[Start of DATA SUPPLIED]

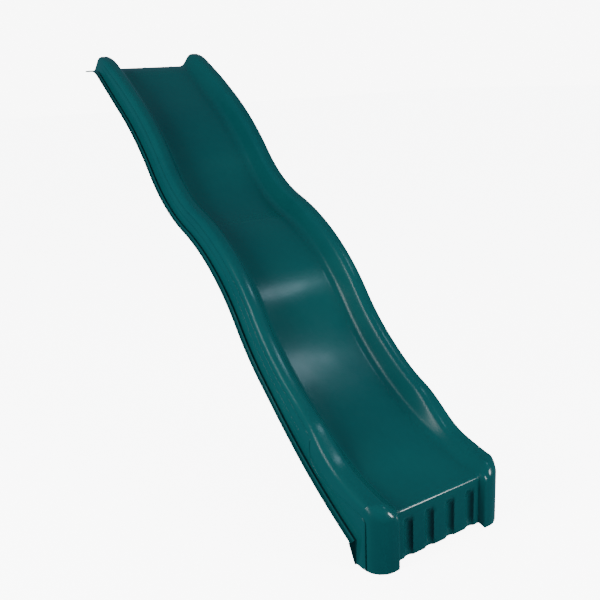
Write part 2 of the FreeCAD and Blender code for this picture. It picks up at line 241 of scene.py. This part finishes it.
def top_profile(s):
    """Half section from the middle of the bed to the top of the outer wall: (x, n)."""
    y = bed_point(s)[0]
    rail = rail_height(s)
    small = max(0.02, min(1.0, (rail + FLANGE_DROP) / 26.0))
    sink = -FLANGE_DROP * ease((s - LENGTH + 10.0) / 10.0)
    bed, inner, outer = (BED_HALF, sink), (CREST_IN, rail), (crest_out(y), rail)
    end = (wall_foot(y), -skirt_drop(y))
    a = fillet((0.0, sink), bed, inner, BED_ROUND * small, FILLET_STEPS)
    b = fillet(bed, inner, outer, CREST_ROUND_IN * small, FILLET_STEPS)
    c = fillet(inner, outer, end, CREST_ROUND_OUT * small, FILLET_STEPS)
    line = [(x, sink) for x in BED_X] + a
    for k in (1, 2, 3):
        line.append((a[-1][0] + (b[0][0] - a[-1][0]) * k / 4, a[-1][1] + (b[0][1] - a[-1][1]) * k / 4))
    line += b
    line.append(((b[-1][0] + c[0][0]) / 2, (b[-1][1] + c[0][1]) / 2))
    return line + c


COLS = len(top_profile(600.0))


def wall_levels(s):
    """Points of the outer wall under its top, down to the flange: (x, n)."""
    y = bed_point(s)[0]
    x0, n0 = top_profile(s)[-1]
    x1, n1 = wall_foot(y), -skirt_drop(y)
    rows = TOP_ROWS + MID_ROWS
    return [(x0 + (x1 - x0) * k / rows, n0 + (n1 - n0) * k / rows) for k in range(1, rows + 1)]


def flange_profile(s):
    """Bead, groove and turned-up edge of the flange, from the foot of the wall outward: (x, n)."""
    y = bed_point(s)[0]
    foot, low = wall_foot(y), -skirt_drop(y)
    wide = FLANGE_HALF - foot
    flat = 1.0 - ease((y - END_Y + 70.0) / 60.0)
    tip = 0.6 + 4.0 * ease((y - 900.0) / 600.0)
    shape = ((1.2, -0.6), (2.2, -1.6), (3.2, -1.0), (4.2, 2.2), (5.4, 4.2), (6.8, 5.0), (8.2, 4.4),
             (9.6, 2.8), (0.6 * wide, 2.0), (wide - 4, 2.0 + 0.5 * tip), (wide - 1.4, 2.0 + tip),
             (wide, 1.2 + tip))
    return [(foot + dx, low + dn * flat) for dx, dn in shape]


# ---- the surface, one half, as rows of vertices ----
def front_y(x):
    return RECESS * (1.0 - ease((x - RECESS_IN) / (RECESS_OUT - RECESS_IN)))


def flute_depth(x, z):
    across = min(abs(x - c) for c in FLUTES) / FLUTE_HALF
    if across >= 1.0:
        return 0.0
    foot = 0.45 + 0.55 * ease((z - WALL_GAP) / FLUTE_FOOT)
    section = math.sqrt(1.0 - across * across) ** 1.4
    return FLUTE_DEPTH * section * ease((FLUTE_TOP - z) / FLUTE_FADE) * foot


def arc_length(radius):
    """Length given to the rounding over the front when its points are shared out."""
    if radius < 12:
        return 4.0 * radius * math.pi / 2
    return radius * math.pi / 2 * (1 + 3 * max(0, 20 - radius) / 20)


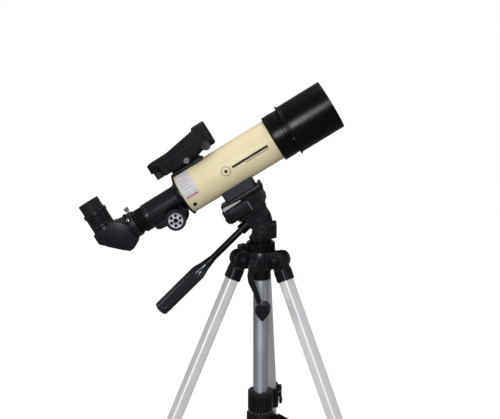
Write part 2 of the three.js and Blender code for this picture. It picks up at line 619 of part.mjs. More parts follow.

[End of DATA SUPPLIED]

**STATED PROBLEM:** Reproduce the material above exactly; please quote every line of it.

**RESPONSE TO THE TASK:**
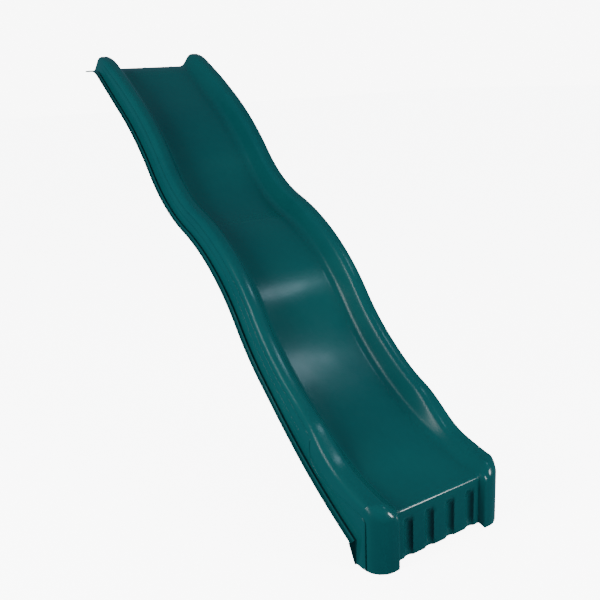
Write part 2 of the FreeCAD and Blender code for this picture. It picks up at line 241 of scene.py. This part finishes it.
def top_profile(s):
    """Half section from the middle of the bed to the top of the outer wall: (x, n)."""
    y = bed_point(s)[0]
    rail = rail_height(s)
    small = max(0.02, min(1.0, (rail + FLANGE_DROP) / 26.0))
    sink = -FLANGE_DROP * ease((s - LENGTH + 10.0) / 10.0)
    bed, inner, outer = (BED_HALF, sink), (CREST_IN, rail), (crest_out(y), rail)
    end = (wall_foot(y), -skirt_drop(y))
    a = fillet((0.0, sink), bed, inner, BED_ROUND * small, FILLET_STEPS)
    b = fillet(bed, inner, outer, CREST_ROUND_IN * small, FILLET_STEPS)
    c = fillet(inner, outer, end, CREST_ROUND_OUT * small, FILLET_STEPS)
    line = [(x, sink) for x in BED_X] + a
    for k in (1, 2, 3):
        line.append((a[-1][0] + (b[0][0] - a[-1][0]) * k / 4, a[-1][1] + (b[0][1] - a[-1][1]) * k / 4))
    line += b
    line.append(((b[-1][0] + c[0][0]) / 2, (b[-1][1] + c[0][1]) / 2))
    return line + c


COLS = len(top_profile(600.0))


def wall_levels(s):
    """Points of the outer wall under its top, down to the flange: (x, n)."""
    y = bed_point(s)[0]
    x0, n0 = top_profile(s)[-1]
    x1, n1 = wall_foot(y), -skirt_drop(y)
    rows = TOP_ROWS + MID_ROWS
    return [(x0 + (x1 - x0) * k / rows, n0 + (n1 - n0) * k / rows) for k in range(1, rows + 1)]


def flange_profile(s):
    """Bead, groove and turned-up edge of the flange, from the foot of the wall outward: (x, n)."""
    y = bed_point(s)[0]
    foot, low = wall_foot(y), -skirt_drop(y)
    wide = FLANGE_HALF - foot
    flat = 1.0 - ease((y - END_Y + 70.0) / 60.0)
    tip = 0.6 + 4.0 * ease((y - 900.0) / 600.0)
    shape = ((1.2, -0.6), (2.2, -1.6), (3.2, -1.0), (4.2, 2.2), (5.4, 4.2), (6.8, 5.0), (8.2, 4.4),
             (9.6, 2.8), (0.6 * wide, 2.0), (wide - 4, 2.0 + 0.5 * tip), (wide - 1.4, 2.0 + tip),
             (wide, 1.2 + tip))
    return [(foot + dx, low + dn * flat) for dx, dn in shape]


# ---- the surface, one half, as rows of vertices ----
def front_y(x):
    return RECESS * (1.0 - ease((x - RECESS_IN) / (RECESS_OUT - RECESS_IN)))


def flute_depth(x, z):
    across = min(abs(x - c) for c in FLUTES) / FLUTE_HALF
    if across >= 1.0:
        return 0.0
    foot = 0.45 + 0.55 * ease((z - WALL_GAP) / FLUTE_FOOT)
    section = math.sqrt(1.0 - across * across) ** 1.4
    return FLUTE_DEPTH * section * ease((FLUTE_TOP - z) / FLUTE_FADE) * foot


def arc_length(radius):
    """Length given to the rounding over the front when its points are shared out."""
    if radius < 12:
        return 4.0 * radius * math.pi / 2
    return radius * math.pi / 2 * (1 + 3 * max(0, 20 - radius) / 20)


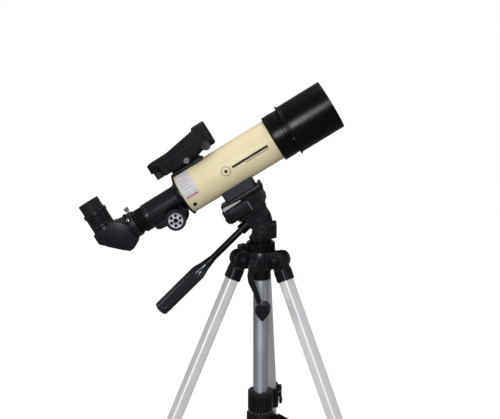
Write part 2 of the three.js and Blender code for this picture. It picks up at line 619 of part.mjs. More parts follow.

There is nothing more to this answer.